Teams that win this year will treat scheduling and follow-up as product problems. They will invest in interview scheduling software that can handle real-world exceptions, and they will strengthen the candidate experience platform layer so candidates always know what is happening.
When that shift happens, teams do not just reduce ghosting. They hire faster, reduce coordinator burnout, and build a hiring experience that candidates talk about with their friends.
Questions
Why do candidates ghost employers during hiring?

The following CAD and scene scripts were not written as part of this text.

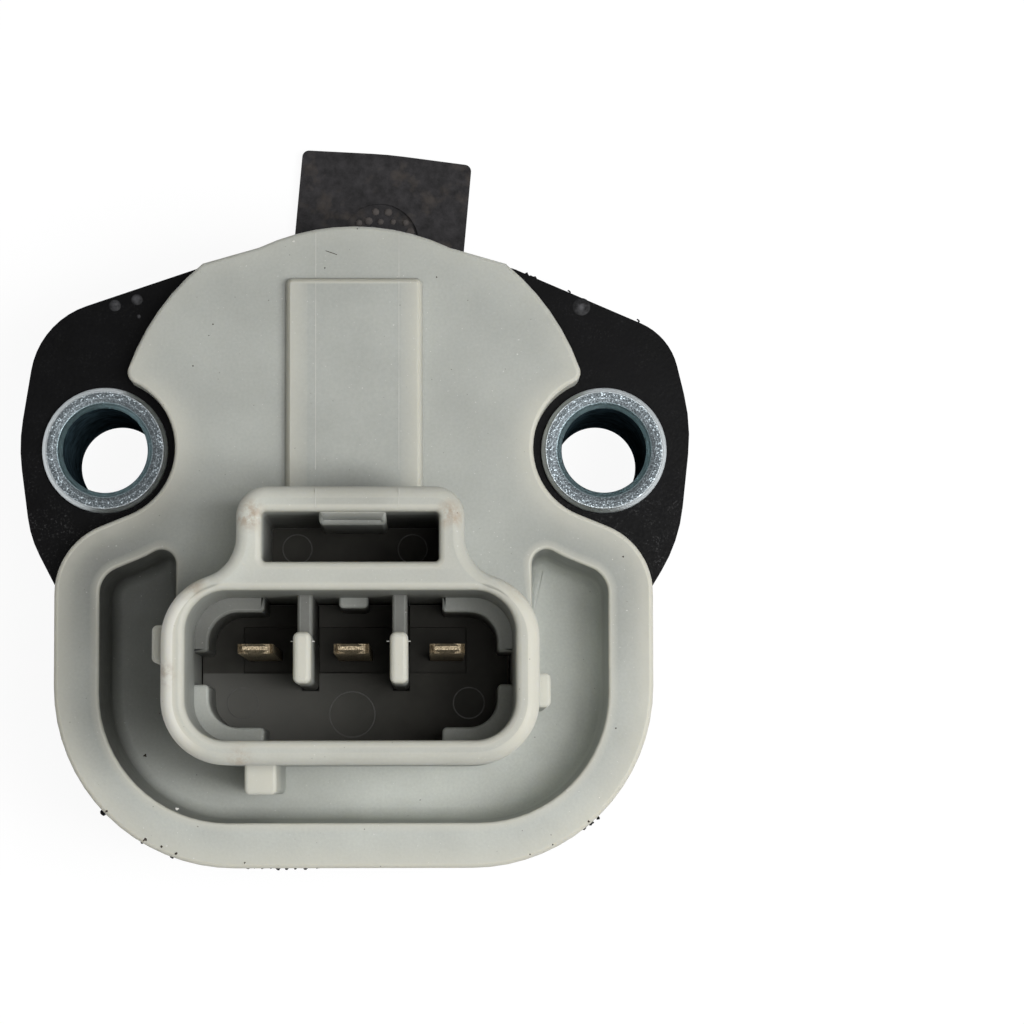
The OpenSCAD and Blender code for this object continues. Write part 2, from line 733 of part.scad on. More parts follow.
module rotor_seal() color("#202022") translate([0, 0, seal_z])
    rotate_extrude($fn = 96) polygon([[hub_r + 0.1, 0.5], [hub_r + 0.5, 0],
        [seal_out_r - insert_fit, 0], [seal_out_r - insert_fit, seal_t],
        [hub_r + 1.2, seal_t], [hub_r + 1.2, 0.7], [hub_r + 0.1, 0.9]]);

module mounting_gasket() color("#3d3b3c") difference() {
    union() {
        cylinder(h = gasket_t, r = gasket_out_r, $fn = 96);
        rotate([0, 0, -tab_lean]) slab(0, gasket_t)
            polygon(rounded([[-tab_w / 2, gasket_in_r, 0], [tab_w / 2, gasket_in_r, 0],
                [tab_w / 2, tab_reach, 0.5], [0, tab_reach + 0.25, 30],
                [-tab_w / 2, tab_reach, 0.5]]));
    }
    translate([0, 0, -cut]) cylinder(h = gasket_t + 2 * cut, r = gasket_in_r, $fn = 96);
    rotate([0, 0, -tab_lean]) translate([0, tab_dimple_y, gasket_t - 0.25])
        cylinder(h = 1, r = tab_dimple_r, $fn = 64);
}

// Fillet of solder on both faces of a riser
module solder(i) color("#c2c5c8") translate([i * pin_pitch, riser_y, plate_z - print_t]) {
    t = blade_t / 2;
    for (s = [-1, 1]) rotate([90, 0, 90]) translate([0, 0, -blade_w / 2])
        linear_extrude(blade_w) polygon([[s * t, 0], [s * (t + 0.25), 0], [s * t, -0.6]]);
}

base_housing();
cover_housing();
bushing(-1);  // bushing_left
bushing(1);  // bushing_right
terminal_piece(-1);  // terminal_left
terminal_piece(0);  // terminal_middle
terminal_piece(1);  // terminal_right
terminal_carrier();
resistor_substrate();
resistive_track();
collector_track();
conductor_pads();
solder(-1);  // solder_left
solder(0);  // solder_middle
solder(1);  // solder_right
rotor();
wiper();
return_spring();
wave_washer();
rotor_seal();
mounting_gasket();
housing_seal();
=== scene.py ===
"""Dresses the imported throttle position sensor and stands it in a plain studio."""
import math

import bpy
import numpy as np
from bpy.props import FloatProperty, FloatVectorProperty, PointerProperty
from bpy.types import Operator, Panel, PropertyGroup
from mathutils import Matrix, Vector
from mathutils.geometry import delaunay_2d_cdt, tessellate_polygon


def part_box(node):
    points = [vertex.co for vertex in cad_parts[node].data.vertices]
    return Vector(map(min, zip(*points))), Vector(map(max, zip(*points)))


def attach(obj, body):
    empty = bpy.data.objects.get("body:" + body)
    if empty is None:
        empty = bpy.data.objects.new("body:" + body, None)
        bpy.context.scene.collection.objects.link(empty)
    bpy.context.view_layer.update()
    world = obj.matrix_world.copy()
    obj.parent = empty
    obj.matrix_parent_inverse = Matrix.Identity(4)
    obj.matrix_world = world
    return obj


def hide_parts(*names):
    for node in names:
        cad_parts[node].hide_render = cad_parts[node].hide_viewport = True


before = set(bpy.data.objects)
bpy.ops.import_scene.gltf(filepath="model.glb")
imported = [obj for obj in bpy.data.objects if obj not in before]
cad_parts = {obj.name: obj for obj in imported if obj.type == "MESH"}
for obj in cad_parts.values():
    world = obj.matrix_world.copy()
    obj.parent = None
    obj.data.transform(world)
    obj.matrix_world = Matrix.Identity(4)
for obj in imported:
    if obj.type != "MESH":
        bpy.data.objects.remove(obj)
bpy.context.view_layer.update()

bl_info = {
    "name": "Throttle Position Sensor",
    "version": (1, 0, 0),
    "blender": (4, 5, 0),
    "location": "3D View > Sidebar > Sensor",
    "description": "Builds a throttle position sensor with its cover, connector and bushings",
    "category": "Object",
}

MM = 0.001
ARC_STEP = 6  # degrees between the points of an arc
LAND = 0.04  # flat strip beside a rounding
ROOT = 0.3  # how far a form reaches into what carries it
SMOOTH_A, STEEP_A = 35.0, 22  # degrees from which an edge is shaded sharp

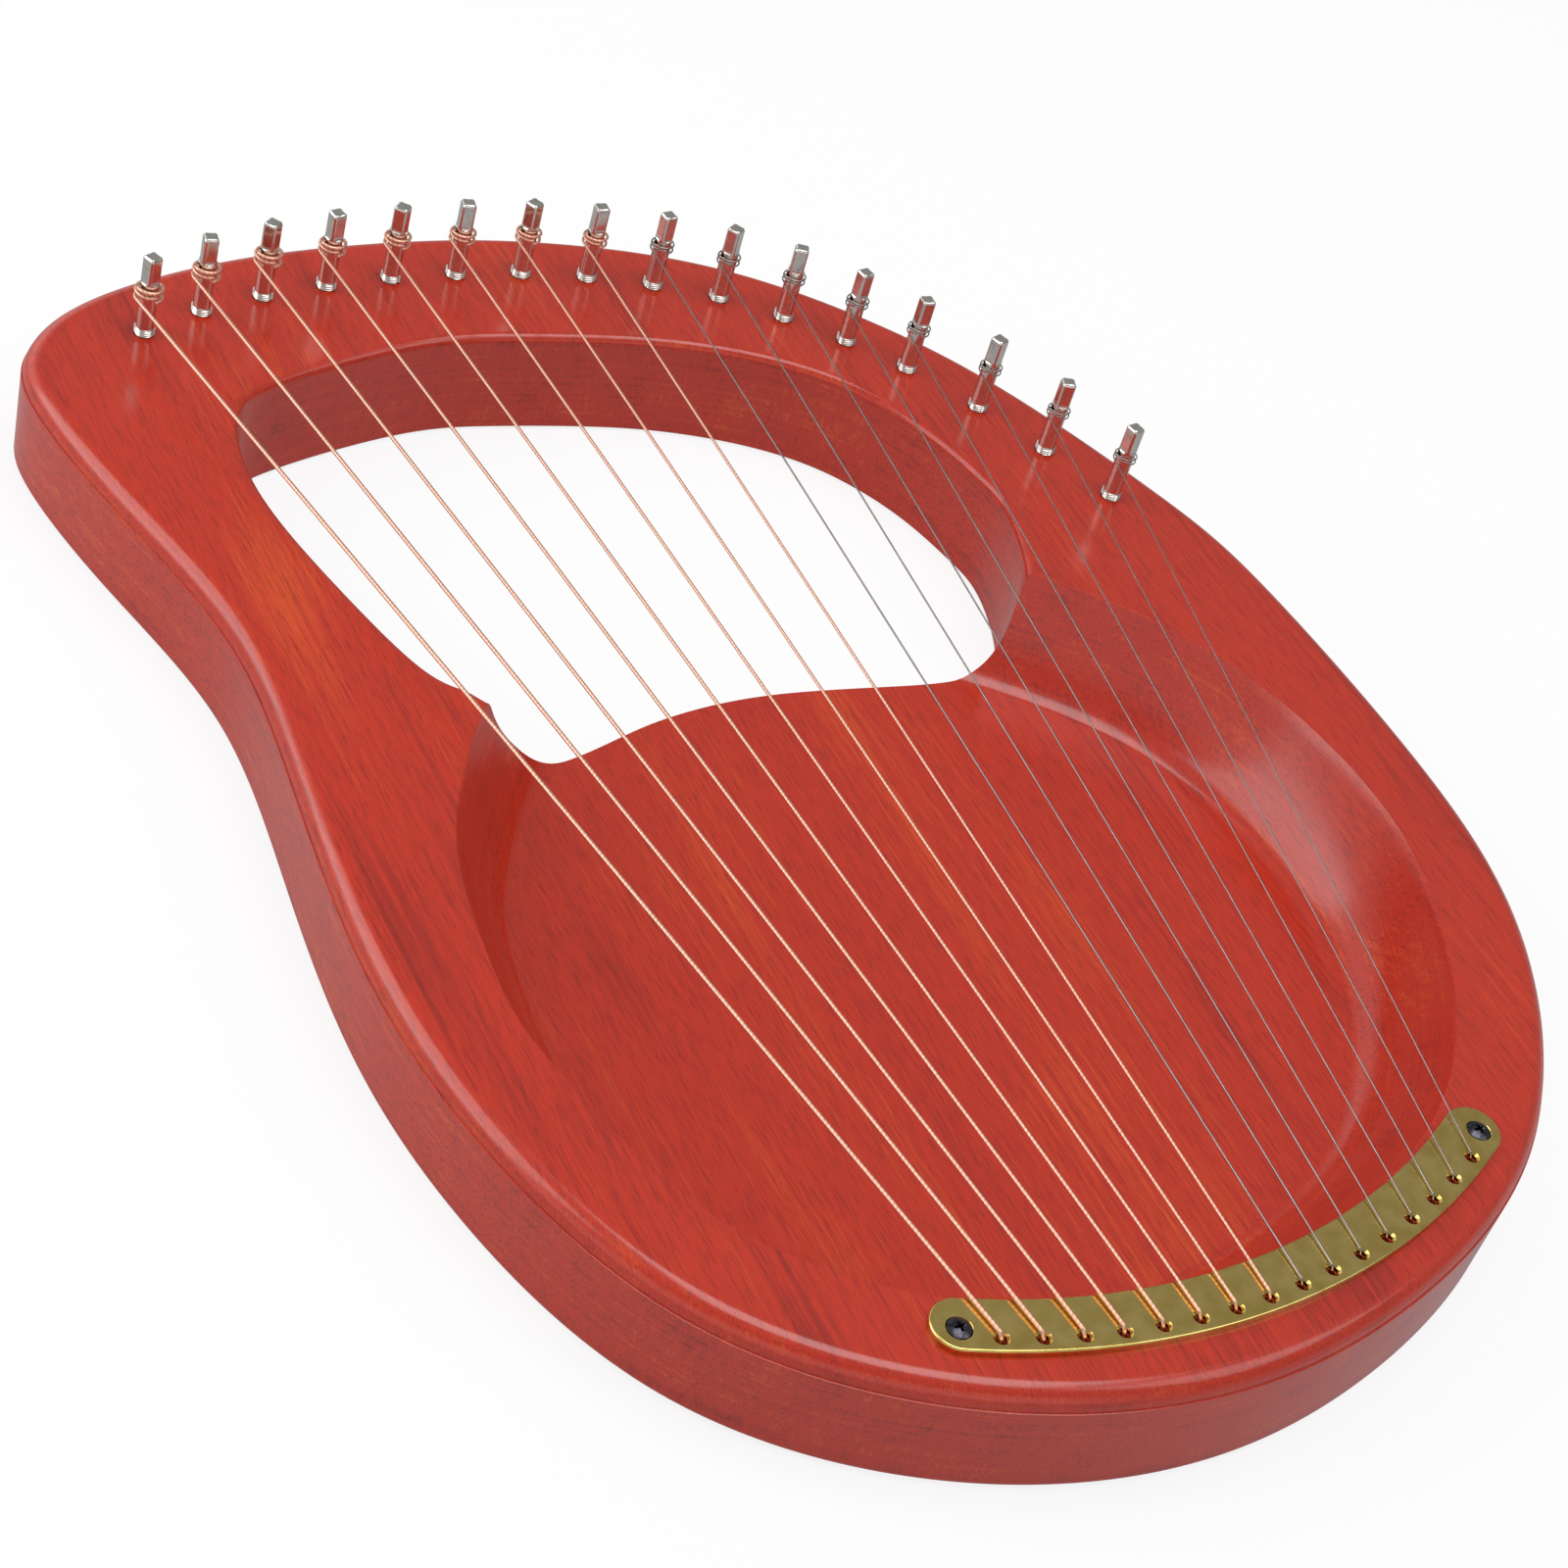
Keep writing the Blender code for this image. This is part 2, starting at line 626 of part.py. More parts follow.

Candidates usually ghost when the process stops feeling predictable. Long gaps between messages, unclear next steps, and repeated rescheduling create uncertainty, and uncertainty makes candidates disengage. Greenhouse data suggests that delays and poor communication are the most common trigger, followed by poor interview experiences and late-stage surprises like compensation misalignment.
What are the top reasons candidates ghost after an interview?
Many candidates ghost after an interview because follow-up is slow or unclear, and the candidate cannot tell whether they are still being considered. In practice, post-interview ghosting often comes from internal bottlenecks, such as delayed feedback collection, unclear ownership of next steps, or scheduling friction for the next round.
How does automated interview scheduling reduce candidate ghosting?
Automated interview scheduling reduces ghosting by shrinking the waiting windows that cause candidates to lose confidence. When scheduling confirmations, reminders, conflict checks, and reschedule handling happen automatically, candidates receive faster updates and the process keeps moving even when calendars change.
What is are interview scheduling tools, and what should enterprise teams expect it to do?
Interview scheduling software is designed to coordinate complex loops across interviewers, time zones, and stages. In enterprise hiring, it should handle frequent exceptions, maintain visibility into status, reduce manual back-and-forth, and recover quickly from cancellations so the candidate experience stays stable.